- Court: U.S. Board of Tax Appeals
- Decided: 1937

Keywords
- Income tax; Employee benefit;

= Benaglia v. Commissioner =

Benaglia v. Commissioner 36 B.T.A. 838 (1937) is a United States income tax case heard in the U.S. Board of Tax Appeals, discussing when an employee can exclude employer-provided benefits from his income. The Board held that a taxpayer employee may exclude the value of food and lodging received from his employer, if he receives it solely for the convenience of his employer and as a necessary incident of the proper performance of his duty. The meals-and-lodging exclusion has been formalized as §119 in the tax code.

==Background==

The petitioner managed hotels in Honolulu. He and his wife occupied a suite and received meals at and from the hotel, but did not report their value in his income. The Commissioner added $7,845 each year to gross income as compensation from Hawaiian Hotels, Ltd.

==Holding==

The Board heard the issue of whether the residence and meals at the hotel were compensation and therefore part of petitioner's gross income for which he could be taxed.

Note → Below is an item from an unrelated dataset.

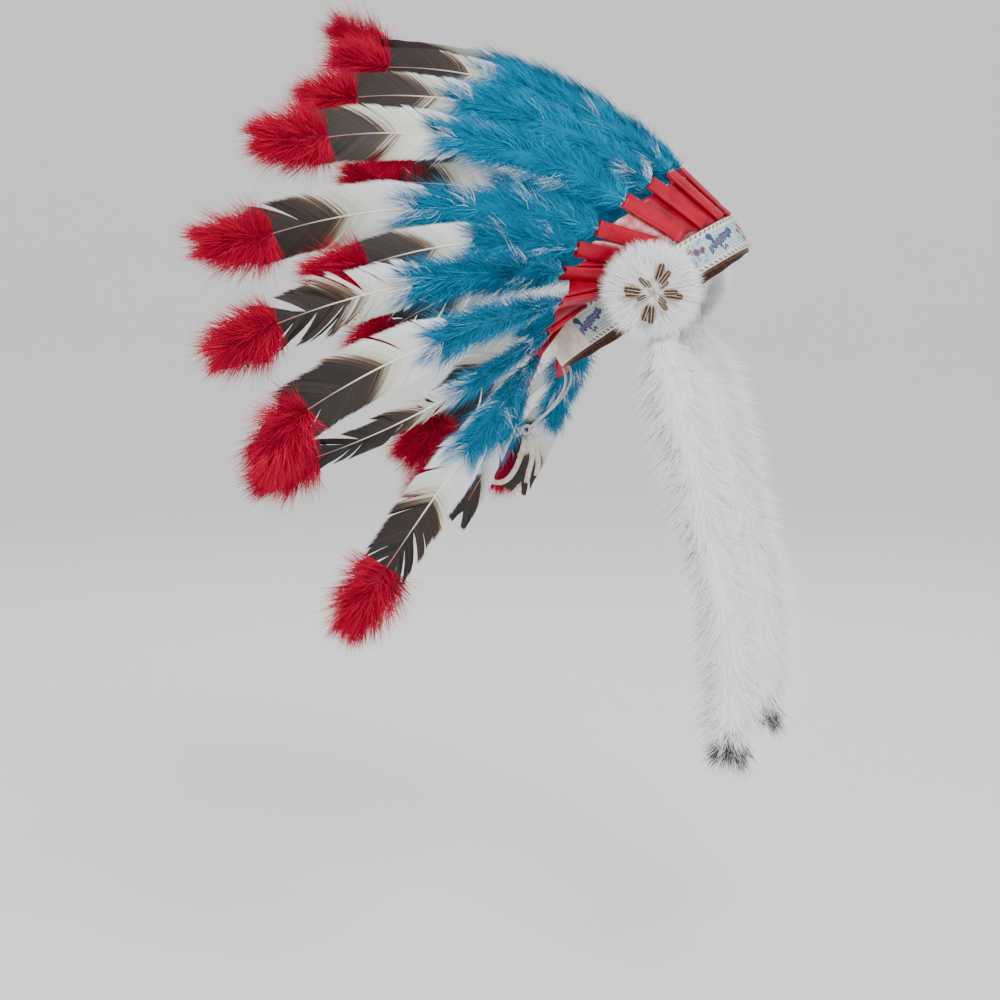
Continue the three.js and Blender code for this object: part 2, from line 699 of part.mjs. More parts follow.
// Small striped feathers spread round a button, on the face of the rosette.
function smallFeathersGeometry() {
  const place = rosettePlace();
  const low = ROSETTE_DEPTH / 2 + GAP;
  const buttonRing = (raised) =>
    Array.from({ length: BUTTON_SIDES }, (_, i) =>
      rosettePoint(place, (i / BUTTON_SIDES) * 2 * Math.PI, BUTTON_RADIUS, raised),
    );
  const button = loft([buttonRing(low), buttonRing(low + BUTTON_DEPTH)]);
  const middle = low + BUTTON_DEPTH / 2;
  const leaves = SMALL_FEATHERS.map((leaf) => {
    const turn = radians(leaf.turn);
    const reach = leaf.length * SMALL_FEATHER_LENGTH;
    const half = (leaf.width * SMALL_FEATHER_WIDTH) / 2;
    const section = (share, width) => {
      const side = (sign) =>
        rosettePoint(place, turn, share * reach, middle)
          .addScaledVector(place.forward, -sign * width * half * Math.sin(turn))
          .addScaledVector(place.up, sign * width * half * Math.cos(turn));
      const raised = (sign) =>
        rosettePoint(place, turn, share * reach, middle + (sign * SMALL_FEATHER_DEPTH) / 2);
      return [side(1), raised(1), side(-1), raised(-1)];
    };
    return loft([section(0.08, 0.3), section(0.35, 0.8), section(0.72, 1), section(1, 0.12)]);
  });
  return fused([button, ...leaves]);
}

// A strip of long-haired fur: a flat tab against the trim, then fur whose edges hang in locks.
function dropGeometry(forward) {
  const top = DROP_STATIONS[0];
  const rearEdge = new THREE.Vector3(DROP_SEAT - top.aft * DROP_WIDTH, 0, -top.down * DROP_LENGTH);
  const seat = trimReach(inBandFrame(rearEdge).x) + GAP + (top.depth * DROP_DEPTH) / 2;
  return loft(DROP_STATIONS.map((s, i) => {
    const x = DROP_SEAT + s.forward * (forward - DROP_SEAT);
    const y = seat + s.out * DROP_STANDOFF;
    const z = -s.down * DROP_LENGTH;
    const fore = s.fore * DROP_WIDTH;
    const aft = s.aft * DROP_WIDTH;
    const half = (s.depth * DROP_DEPTH) / 2;
    const hang = i < TAB_STATIONS || i === DROP_STATIONS.length - 1 ? 0 : LOCK_HANG;
    return [
      new THREE.Vector3(x + fore, y, z - hang),
      new THREE.Vector3(x + fore / 2, y + half, z),
      new THREE.Vector3(x - aft / 2, y + half, z),
      new THREE.Vector3(x - aft, y, z - hang),
      new THREE.Vector3(x - aft / 2, y - half, z),
      new THREE.Vector3(x + fore / 2, y - half, z),
    ];
  }));
}

function addTemples() {
  for (const [side, name] of [[1, "left"], [-1, "right"]]) {
    add(headdress, `rosette_${name}`, mirrored(rosetteGeometry(), side), "fur");
    add(headdress, `rosette_feathers_${name}`, mirrored(smallFeathersGeometry(), side), "hackle");
    add(headdress, `fur_drop_${name}`, mirrored(dropGeometry(DROP_FORWARD[name]), side), "fur");
  }
}

// A flat lace along a route from the knot, with its width level or in the plane of its curve.
function laceGeometry(route, widthLevel) {
  const width = LACE_WIDTH / 2;
  const depth = LACE_DEPTH / 2;
  const bevel = depth * 0.6;
  const corners = [
    [width, -depth + bevel],
    [width, depth - bevel],
    [width - bevel, depth],
    [-width + bevel, depth],
    [-width, depth - bevel],
    [-width, -depth + bevel],
    [-width + bevel, -depth],
    [width - bevel, -depth],
  ].map(([x, y]) => (widthLevel ? new THREE.Vector2(x, y) : new THREE.Vector2(-y, x)));
  const path = new THREE.CatmullRomCurve3(
    route.map(([x, y, z]) => new THREE.Vector3(x - KNOT_BACK, y, z - KNOT_DOWN)),
  );
  const steps = Math.ceil(path.getLength() / (2 * LACE_WIDTH));
  const lace = new THREE.ExtrudeGeometry(new THREE.Shape(corners), {
    steps,
    extrudePath: path,
    bevelEnabled: false,
  });
  lace.deleteAttribute("normal");
  lace.deleteAttribute("uv");
  return mergeVertices(lace, 1e-4);
}

function addLace() {
  const flipped = LACE_ROUTE.map(([x, y, z]) => [x, -y, z]);
  add(headdress, "lace_left", laceGeometry(LACE_ROUTE, true), "lace");
  add(headdress, "lace_right", laceGeometry(flipped, true), "lace");
  add(headdress, "lace_bow", laceGeometry(BOW_ROUTE, false), "lace");
  add(headdress, "lace_tail_front", laceGeometry(TAIL_ROUTES.front, false), "lace");
  add(headdress, "lace_tail_rear", laceGeometry(TAIL_ROUTES.rear, false), "lace");
  const knot = new THREE.SphereGeometry(KNOT_SIZE / 2, 10, 7);
  knot.rotateX(Math.PI / 2);
  knot.translate(-KNOT_BACK, 0, -KNOT_DOWN);
  knot.deleteAttribute("normal");
  knot.deleteAttribute("uv");
  add(headdress, "lace_knot", mergeVertices(knot, 1e-4), "lace");
}

addBand();
addFeathers();
addPanel();
addTemples();
addLace();

export default headdress;
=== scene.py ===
from math import cos, pi, radians, sin

import bpy
import numpy as np
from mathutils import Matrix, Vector


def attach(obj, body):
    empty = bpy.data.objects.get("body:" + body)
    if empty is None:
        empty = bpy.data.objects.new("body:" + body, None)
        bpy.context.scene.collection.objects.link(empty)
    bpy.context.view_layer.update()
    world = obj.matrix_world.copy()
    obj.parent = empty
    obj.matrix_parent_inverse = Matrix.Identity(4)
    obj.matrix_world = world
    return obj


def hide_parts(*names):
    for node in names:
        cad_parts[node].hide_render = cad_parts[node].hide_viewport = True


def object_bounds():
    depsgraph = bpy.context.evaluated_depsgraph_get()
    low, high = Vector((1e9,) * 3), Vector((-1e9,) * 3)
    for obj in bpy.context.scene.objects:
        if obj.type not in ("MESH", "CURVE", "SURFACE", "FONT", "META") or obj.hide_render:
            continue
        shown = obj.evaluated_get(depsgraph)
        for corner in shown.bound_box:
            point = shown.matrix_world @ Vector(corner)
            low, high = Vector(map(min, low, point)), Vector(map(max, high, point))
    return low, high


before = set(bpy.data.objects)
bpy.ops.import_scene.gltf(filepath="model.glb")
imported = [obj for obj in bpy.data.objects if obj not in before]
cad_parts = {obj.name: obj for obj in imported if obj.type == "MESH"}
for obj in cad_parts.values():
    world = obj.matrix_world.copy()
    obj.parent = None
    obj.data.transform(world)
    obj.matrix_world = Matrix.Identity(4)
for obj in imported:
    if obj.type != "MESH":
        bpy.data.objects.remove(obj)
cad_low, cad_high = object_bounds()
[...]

The petitioner lived at the hotel solely because he could not otherwise perform the services required of him. The occupation of the premises was imposed upon him for the benefit of the employer. This is not to say that anytime an employee is fed or lodged by the employer that it is not taxable income. The court also looked at the intent of the parties and decided the employer never intended the room and board to form part of his compensation.

==Dissent==

The living quarters and meals were included in a letter forming the employment contract and therefore was intended to be compensation. He was relieved of having to pay for lodging and meals, therefore he was enriched. The majority thinks the question is one of convenience, but the real issue is whether the petitioner benefited financially. If it was necessary to live on the premises, occupancy at the Moana (another hotel owned by Hawaiian Hotels) would have been equally essential, yet he did not have living quarters or meals there.

==Aftermath==

Though this case established the important doctrine of "convenience of the employer", §119(a) of the tax code now has two other requirements that are needed in order to take fringe benefit exclusions for meals and lodging. First, it must be on the business premises. Second, in the case of lodging, it must be a condition of taking the job.